Sujet clivé, Don Shirley va être « accouché à lui-même » par le travail de Tony – opération paradoxale quand on pense qu’il est qualifié de génie à plusieurs reprises par différents protagonistes, mais constitutive du discours du film. C’est un génie stérile, qui n’enfante rien, qui rejoue les œuvres d’autres génies en les magnifiant pour le plaisir de la haute société blanche. Son royaume est fait de faux-semblants. Cependant, c’est grâce aux explications de Tony qu’il va découvrir pour la première fois à la radio les chansons des grands interprètes africains-américains du temps (Aretha Franklin, etc.). Cette découverte va lui permettre de se réconcilier avec lui-même et de laisser s’exprimer « l’homme noir en lui ».

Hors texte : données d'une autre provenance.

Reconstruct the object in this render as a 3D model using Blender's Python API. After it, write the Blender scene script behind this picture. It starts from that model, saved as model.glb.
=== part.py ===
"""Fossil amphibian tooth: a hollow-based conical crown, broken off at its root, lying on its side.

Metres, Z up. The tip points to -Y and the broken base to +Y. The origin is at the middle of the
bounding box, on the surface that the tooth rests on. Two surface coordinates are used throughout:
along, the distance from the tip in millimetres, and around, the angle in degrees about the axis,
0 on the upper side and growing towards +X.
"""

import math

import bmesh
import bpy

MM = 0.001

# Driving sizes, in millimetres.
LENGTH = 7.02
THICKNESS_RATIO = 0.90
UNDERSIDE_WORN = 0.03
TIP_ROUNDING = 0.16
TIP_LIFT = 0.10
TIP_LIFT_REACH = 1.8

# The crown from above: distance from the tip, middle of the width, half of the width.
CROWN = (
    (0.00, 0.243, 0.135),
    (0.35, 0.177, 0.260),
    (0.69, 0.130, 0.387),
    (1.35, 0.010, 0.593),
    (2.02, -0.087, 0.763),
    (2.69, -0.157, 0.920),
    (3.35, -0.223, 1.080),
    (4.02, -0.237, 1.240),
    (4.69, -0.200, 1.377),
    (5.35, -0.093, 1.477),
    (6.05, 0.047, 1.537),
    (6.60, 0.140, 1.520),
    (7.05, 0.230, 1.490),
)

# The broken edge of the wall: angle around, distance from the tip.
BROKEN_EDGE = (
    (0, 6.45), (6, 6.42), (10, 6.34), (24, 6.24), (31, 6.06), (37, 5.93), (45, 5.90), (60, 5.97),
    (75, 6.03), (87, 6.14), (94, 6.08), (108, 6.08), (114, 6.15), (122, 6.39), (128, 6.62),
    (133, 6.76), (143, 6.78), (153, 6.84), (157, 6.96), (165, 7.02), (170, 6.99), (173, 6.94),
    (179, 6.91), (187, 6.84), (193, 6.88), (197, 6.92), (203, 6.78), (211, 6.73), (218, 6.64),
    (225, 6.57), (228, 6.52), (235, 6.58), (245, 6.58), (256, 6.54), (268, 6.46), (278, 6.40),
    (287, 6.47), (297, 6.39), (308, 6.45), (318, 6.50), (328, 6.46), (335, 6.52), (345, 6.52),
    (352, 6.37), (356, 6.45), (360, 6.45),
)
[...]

La nuit qui suit le dernier concert de la tournée, Don et Tony la passeront dans un blues club où Don connaîtra l’apothéose d’un bœuf entre musiciens et public noirs sous le regard approbateur de son chauffeur. Mission accomplie pour le white savior qui a réconcilié l’homme noir avec les siens (et avec lui-même), réussite d’autant plus agréable à l’antiracisme « bien-pensant » qu’il s’agit ainsi de soigner le trauma qui risquerait de conduire à un ressentiment politiquement dangereux pour l’ordre racial. La révolte des hommes noirs est celle d’hommes blessés et incompris, nous dit-on, comprendre et prendre en compte leurs émotions permet de trouver la voie de leur guérison sociale. Dans cette vision, la « stérilité » de Don que j’évoquais précédemment, qui fait écho par ailleurs au motif de son homosexualité, permet opportunément de circonvenir la peur blanche de la reproduction / fertilité, de la multiplicité noires, tout en glorifiant le génie solitaire d’un homme noir en particulier.

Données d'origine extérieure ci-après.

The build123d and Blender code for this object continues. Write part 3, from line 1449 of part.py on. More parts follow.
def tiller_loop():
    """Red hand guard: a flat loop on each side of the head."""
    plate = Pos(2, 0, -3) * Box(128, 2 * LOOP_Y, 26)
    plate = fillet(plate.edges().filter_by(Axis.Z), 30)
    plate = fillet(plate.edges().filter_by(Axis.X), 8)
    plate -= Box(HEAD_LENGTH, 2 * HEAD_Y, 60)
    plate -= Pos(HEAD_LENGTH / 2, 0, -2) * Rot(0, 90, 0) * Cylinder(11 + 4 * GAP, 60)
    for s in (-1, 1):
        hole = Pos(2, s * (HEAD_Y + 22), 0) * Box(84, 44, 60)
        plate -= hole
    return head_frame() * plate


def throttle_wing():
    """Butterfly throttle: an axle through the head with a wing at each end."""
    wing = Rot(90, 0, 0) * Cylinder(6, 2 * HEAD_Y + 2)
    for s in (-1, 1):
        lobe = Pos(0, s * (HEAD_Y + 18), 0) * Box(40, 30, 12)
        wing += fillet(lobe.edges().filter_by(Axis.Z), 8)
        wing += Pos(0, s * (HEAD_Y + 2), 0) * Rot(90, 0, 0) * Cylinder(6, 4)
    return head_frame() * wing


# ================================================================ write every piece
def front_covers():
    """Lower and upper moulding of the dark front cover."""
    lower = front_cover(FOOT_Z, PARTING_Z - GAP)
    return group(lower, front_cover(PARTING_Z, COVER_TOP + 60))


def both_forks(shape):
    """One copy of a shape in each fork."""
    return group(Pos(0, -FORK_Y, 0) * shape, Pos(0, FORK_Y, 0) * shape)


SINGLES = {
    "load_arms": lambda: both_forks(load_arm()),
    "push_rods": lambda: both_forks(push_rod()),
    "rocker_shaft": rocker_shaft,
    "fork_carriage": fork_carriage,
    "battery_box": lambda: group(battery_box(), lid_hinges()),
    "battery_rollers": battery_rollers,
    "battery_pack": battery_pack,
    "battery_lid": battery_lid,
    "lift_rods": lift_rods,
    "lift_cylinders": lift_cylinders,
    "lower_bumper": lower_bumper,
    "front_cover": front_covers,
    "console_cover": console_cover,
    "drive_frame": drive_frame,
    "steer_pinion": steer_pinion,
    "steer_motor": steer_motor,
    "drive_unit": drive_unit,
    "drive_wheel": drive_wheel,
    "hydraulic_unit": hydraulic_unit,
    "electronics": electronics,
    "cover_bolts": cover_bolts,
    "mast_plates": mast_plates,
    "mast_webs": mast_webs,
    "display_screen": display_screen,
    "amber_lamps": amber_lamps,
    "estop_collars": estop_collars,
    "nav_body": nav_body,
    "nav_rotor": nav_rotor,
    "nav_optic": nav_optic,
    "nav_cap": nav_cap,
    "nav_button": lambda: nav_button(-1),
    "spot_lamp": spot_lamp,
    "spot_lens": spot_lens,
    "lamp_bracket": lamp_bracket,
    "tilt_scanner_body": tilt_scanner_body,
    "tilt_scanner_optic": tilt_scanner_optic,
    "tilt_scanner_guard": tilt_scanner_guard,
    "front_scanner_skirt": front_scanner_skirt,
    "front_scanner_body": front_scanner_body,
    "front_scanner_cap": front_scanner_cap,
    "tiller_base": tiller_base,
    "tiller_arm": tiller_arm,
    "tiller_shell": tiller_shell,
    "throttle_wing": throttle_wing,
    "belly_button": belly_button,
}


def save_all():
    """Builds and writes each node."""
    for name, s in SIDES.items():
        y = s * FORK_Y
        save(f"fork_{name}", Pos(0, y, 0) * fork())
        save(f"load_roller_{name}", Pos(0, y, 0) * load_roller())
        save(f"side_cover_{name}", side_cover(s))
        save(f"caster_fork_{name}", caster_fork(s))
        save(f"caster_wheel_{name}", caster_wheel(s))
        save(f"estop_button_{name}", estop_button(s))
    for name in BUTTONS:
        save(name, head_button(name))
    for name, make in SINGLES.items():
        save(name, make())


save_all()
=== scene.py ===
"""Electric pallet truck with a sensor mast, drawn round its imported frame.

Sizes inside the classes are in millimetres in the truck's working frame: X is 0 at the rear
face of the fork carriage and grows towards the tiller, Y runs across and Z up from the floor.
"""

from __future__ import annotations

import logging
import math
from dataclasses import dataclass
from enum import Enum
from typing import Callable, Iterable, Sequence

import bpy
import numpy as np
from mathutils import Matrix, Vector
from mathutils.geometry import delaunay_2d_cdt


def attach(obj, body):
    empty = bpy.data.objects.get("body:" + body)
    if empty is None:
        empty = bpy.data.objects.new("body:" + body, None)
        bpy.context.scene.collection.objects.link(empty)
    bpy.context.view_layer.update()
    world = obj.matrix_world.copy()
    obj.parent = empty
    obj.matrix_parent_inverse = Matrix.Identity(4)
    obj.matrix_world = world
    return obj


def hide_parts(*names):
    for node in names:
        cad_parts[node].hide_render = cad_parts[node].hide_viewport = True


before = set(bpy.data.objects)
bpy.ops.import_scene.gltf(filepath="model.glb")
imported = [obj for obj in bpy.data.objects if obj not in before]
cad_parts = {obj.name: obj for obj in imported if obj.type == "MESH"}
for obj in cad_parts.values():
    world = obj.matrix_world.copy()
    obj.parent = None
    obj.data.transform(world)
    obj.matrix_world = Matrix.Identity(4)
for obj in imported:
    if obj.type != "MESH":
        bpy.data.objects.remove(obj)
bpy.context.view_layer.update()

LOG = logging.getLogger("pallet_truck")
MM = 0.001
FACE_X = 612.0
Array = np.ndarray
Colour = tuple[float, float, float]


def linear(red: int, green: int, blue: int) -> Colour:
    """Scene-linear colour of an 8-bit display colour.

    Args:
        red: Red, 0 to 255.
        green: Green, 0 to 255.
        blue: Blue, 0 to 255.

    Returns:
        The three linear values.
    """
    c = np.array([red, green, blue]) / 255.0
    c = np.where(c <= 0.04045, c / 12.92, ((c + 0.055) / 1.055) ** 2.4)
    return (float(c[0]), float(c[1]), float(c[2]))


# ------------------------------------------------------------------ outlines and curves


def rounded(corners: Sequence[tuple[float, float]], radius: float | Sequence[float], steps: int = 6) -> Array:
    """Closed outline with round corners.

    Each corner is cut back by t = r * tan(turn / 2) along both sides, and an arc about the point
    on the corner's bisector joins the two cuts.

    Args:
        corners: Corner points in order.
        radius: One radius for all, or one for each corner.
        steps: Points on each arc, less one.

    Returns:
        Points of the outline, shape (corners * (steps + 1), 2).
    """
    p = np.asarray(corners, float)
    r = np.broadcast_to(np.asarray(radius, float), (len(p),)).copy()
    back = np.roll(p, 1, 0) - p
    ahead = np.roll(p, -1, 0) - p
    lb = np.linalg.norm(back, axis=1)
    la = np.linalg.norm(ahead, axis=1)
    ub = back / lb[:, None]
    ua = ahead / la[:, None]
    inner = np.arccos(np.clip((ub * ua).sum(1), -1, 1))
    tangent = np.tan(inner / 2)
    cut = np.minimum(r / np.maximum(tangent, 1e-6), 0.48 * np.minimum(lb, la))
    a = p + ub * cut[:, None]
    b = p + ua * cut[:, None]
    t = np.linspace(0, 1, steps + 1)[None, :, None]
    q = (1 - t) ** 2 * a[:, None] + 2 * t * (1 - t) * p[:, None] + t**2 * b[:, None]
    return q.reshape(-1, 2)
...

Dans l’économie du film, l’assimilation entre homosexualité et féminité est évidente. Au cas où cela risquerait de nous échapper, le film y insiste en établissant régulièrement un parallèle entre le couple Tony/Dolores et le couple Tony/Don. Au début de leur road-trip, Tony parle sans arrêt. Lorsque Don lui demande « un peu de silence », Tony remarque, surpris : « Vous avez dit ça exactement de la même manière que ma femme ». Lors de la dernière étape, le rapprochement entre les deux hommes est tel qu’ils en viennent à partager la même chambre – Tony veut généreusement éviter à son employeur l’inconfort de l’hôtel pour personnes de couleur qui lui est réservé. La conclusion du film est encore plus explicite. Don Shirley se décide à quitter son appartement pour rejoindre Tony et sa famille le soir du réveillon de Noël. Il s’adresse à Dolores : « Buon Natale. Thank you for sharing your husband with me. » Dolores l’étreint et le remercie « de l’avoir aidé avec les lettres », autrement dit d’en avoir fait un homme complet. La transaction n’était pas là où elle paraissait se faire...
La solitude de Don explique son caractère introverti. Mais sa sensibilité va se déployer à travers les mots qu’il dicte à l’attention de Dolores, autrement dit dans un rôle de substitution qui est moins celui de l’amant caché derrière le prétendant (à la manière de Cyrano) que celui d’un partenaire, puisqu’il initie Tony à la poésie des mots et ce dernier finit par « piger le truc ». Ainsi, l’homosexualité de Don, qui est confirmée sans équivoque lorsqu’il est arrêté par la police en compagnie d’un autre homme, est-elle mise en scène comme une masculinité « faible », caractérisée par l’impuissance, le manque et la fêlure, mais aussi comme une masculinité féminisée, douée d’une sensibilité spécifique, qui rend l’homosexuel doublement inoffensif : il n’est une menace (sexuelle ou amoureuse) ni pour Tony, ni pour Dolores.
Alors que la relation de classe imposait a priori au début de leur relation transactionnelle une hiérarchie en faveur de Don (après tout, Tony n’est que son employé), très vite le chauffeur prend le dessus, jusque dans la manière familière, à la limite de la grossièreté – une marque de son authenticité, preuve que contrairement à son futur ami, il ne « joue pas » – avec laquelle il persiste à traiter le pianiste. C’est bien la masculinité « déficiente » de Don, lestée par le manque et l’impuissance, qui rend ce glissement possible (Tony n’a pas le choix, il doit prendre les choses en main).
Qualifié de feel good movie par une large partie de la critique, Green Book remplit indéniablement son office de film confortable et rassurant auprès d’une large partie du public blanc. Cependant, a fortiori dans le contexte actuel où plusieurs films du cinéma africain-américain déploient une conscience politique autrement plus « progressiste », il semblait nécessaire de rappeler ici que ce confort n’est pas neutre et qu’il est l’expression d’une position de race, de classe et de genre dont j’ai essayé d’identifier les mécanismes. Dans l’attente du résultat des Oscars, on pourra conclure sur la vitalité au cinéma du contre-récit blanc qui fait face à l’affirmation irréductible des subjectivités noires. La façon dont cette vitalité se nourrit d’une instrumentalisation des enjeux de genre et de classe demeurant par ailleurs un point rarement traité par la critique française.